A sum of those scenarios and just a few to begin with, are what lead to a mismatch between us millennials and love. We either stay stuck because you have little to no space for movement or run and find no way of stopping ourselves.
But love is what helps us discover our true selves. Through your own eyes and those of others, are revealed unknown parts of ourselves. Love is an adventure with its good and bad turns.
Love is beautiful. It is charming and seducing. Caring and nurturing. It looks at you with depth; it touches you with precaution and holds you with confidence. It speaks to your soul; never cuts corners or hides behind bushes. It is ever present. It never leaves; it in fact, longs to be more and more present. No warmth is ever enough, it wants to give you more. It deserves you and you, it. Love is harmonious. It is kaleidoscopic. Once an anaphora of sensations and next an alliteration of illustrations. It strings together the most beautiful of melodies. Percussions, Strings, Base. Touch, Sight, Taste. Infinite combinations of joy. It brings you joy.

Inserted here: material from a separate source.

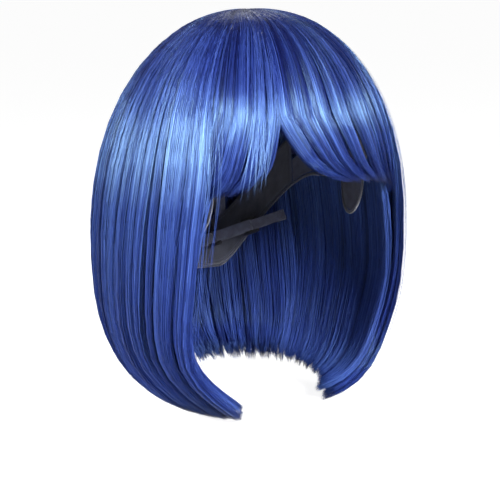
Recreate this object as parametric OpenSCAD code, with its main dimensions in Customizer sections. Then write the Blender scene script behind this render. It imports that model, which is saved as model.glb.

Love is hopeful. It never stops believing. With doubt, it can take you far and wide on the coasts of pain. But once doubt has battered you and left you trembling, thinking it has ended you once and for good, love rolls you over carefully and you start again. It believes in do-overs and old beginnings. It believes so much in you, in all of us.
Love is everlasting. It will continue to be explored and spoken of. Sung and recited from generation to generation. Because unlike so many other things, love never seizes to grow. An everlasting complexity. Never to be understood but always to be felt.
I would like to thank Ian Masozera, Giramata and Jade Umwali for inspiring me through our conversations and showing me their unique forms of love that led to the creation of this piece. But ultimately, I thank my heart for allowing me to love everyday. In every way.